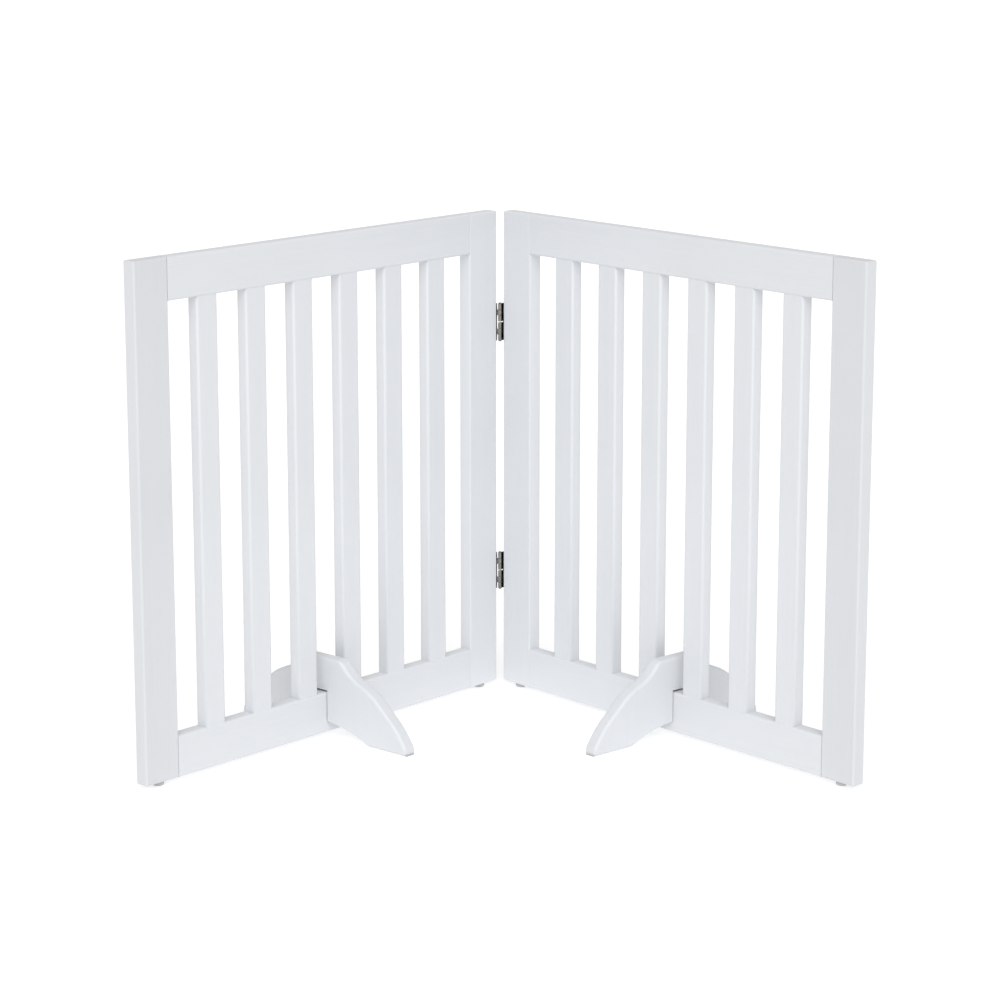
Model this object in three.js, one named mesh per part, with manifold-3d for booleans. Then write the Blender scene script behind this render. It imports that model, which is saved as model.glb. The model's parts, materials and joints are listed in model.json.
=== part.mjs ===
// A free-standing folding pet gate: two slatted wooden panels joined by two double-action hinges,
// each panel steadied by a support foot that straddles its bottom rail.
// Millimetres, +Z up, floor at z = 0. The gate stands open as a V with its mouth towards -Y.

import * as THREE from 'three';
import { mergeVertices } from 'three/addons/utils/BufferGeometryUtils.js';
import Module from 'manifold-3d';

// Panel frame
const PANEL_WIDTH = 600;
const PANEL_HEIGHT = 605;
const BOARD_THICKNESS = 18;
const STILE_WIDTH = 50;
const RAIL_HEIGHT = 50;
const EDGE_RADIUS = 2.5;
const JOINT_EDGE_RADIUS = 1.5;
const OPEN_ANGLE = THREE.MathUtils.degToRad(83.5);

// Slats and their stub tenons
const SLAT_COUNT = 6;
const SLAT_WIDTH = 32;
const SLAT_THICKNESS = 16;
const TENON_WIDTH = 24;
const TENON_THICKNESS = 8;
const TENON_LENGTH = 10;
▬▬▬
Problem requirements
Pick out and copy every line that contains the word "with".

Solution
Model this object in three.js, one named mesh per part, with manifold-3d for booleans. Then write the Blender scene script behind this render. It imports that model, which is saved as model.glb. The model's parts, materials and joints are listed in model.json.
// Millimetres, +Z up, floor at z = 0. The gate stands open as a V with its mouth towards -Y.